Output the lines that follow exactly as they are.

=== Stored records ===
______________________________

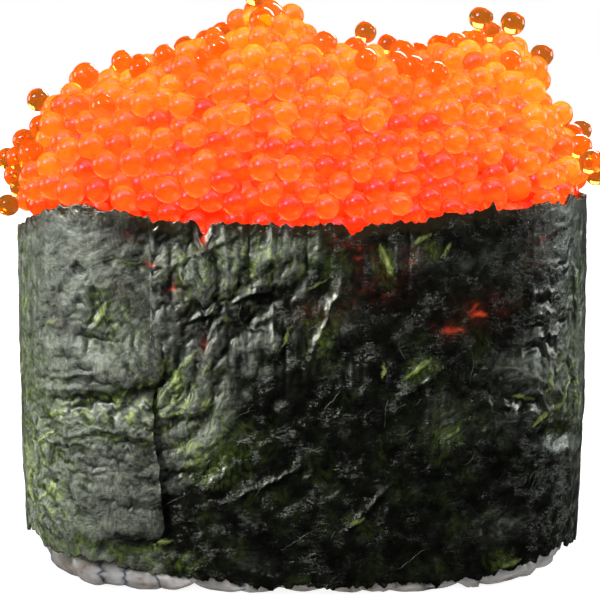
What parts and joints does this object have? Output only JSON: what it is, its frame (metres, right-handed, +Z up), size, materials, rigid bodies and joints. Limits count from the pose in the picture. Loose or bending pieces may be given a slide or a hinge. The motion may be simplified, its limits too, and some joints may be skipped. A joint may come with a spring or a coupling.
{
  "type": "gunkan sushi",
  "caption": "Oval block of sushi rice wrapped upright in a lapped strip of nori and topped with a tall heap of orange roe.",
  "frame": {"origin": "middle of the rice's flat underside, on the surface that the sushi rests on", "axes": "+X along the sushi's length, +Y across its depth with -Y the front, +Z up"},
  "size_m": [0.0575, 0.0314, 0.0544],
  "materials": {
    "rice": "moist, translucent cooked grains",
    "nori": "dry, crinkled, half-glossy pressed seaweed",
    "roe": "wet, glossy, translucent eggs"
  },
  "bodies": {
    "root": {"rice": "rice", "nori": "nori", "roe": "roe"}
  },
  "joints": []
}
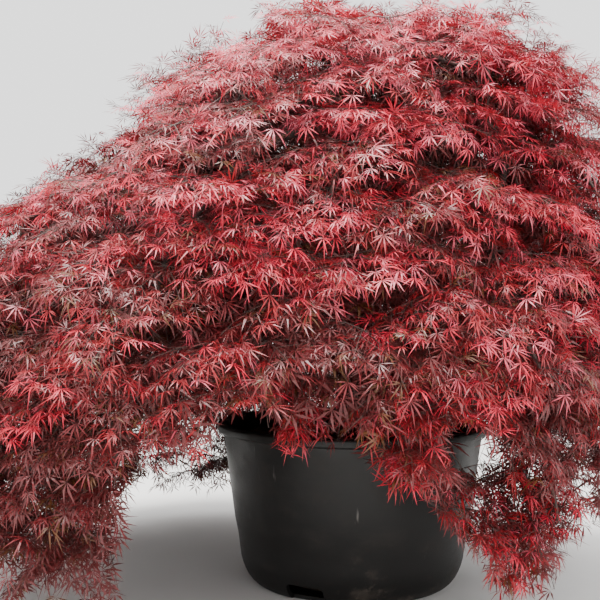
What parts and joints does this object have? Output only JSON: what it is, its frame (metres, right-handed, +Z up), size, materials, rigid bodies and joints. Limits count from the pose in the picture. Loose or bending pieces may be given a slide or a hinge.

______________________________

=== Answer for the task ===
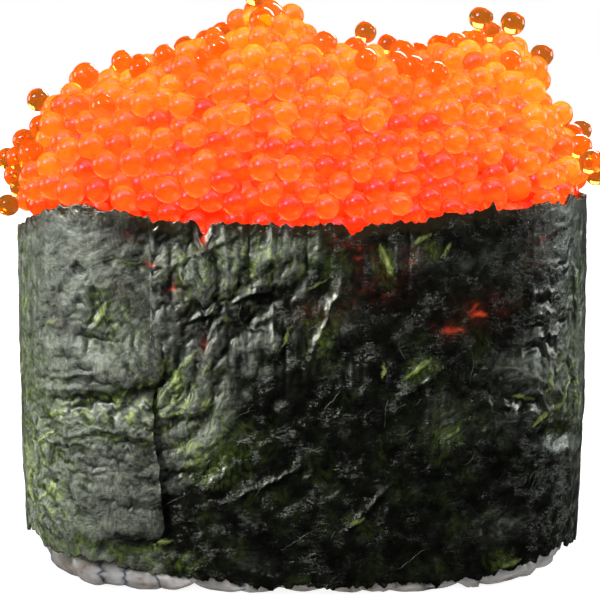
What parts and joints does this object have? Output only JSON: what it is, its frame (metres, right-handed, +Z up), size, materials, rigid bodies and joints. Limits count from the pose in the picture. Loose or bending pieces may be given a slide or a hinge. The motion may be simplified, its limits too, and some joints may be skipped. A joint may come with a spring or a coupling.
{
  "type": "gunkan sushi",
  "caption": "Oval block of sushi rice wrapped upright in a lapped strip of nori and topped with a tall heap of orange roe.",
  "frame": {"origin": "middle of the rice's flat underside, on the surface that the sushi rests on", "axes": "+X along the sushi's length, +Y across its depth with -Y the front, +Z up"},
  "size_m": [0.0575, 0.0314, 0.0544],
  "materials": {
    "rice": "moist, translucent cooked grains",
    "nori": "dry, crinkled, half-glossy pressed seaweed",
    "roe": "wet, glossy, translucent eggs"
  },
  "bodies": {
    "root": {"rice": "rice", "nori": "nori", "roe": "roe"}
  },
  "joints": []
}
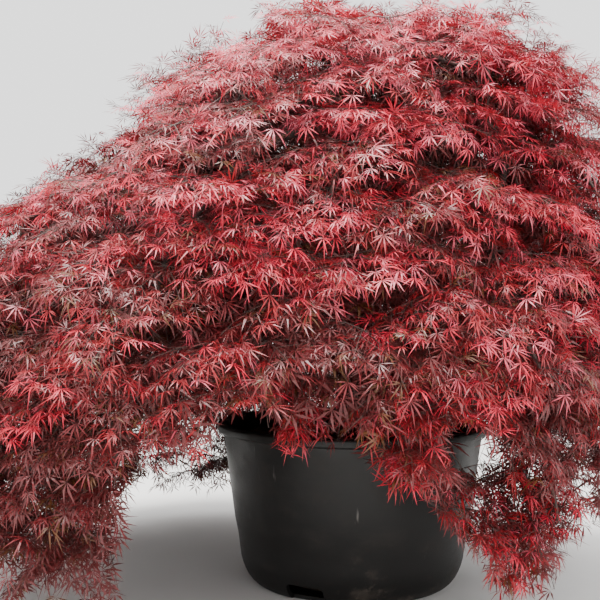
What parts and joints does this object have? Output only JSON: what it is, its frame (metres, right-handed, +Z up), size, materials, rigid bodies and joints. Limits count from the pose in the picture. Loose or bending pieces may be given a slide or a hinge.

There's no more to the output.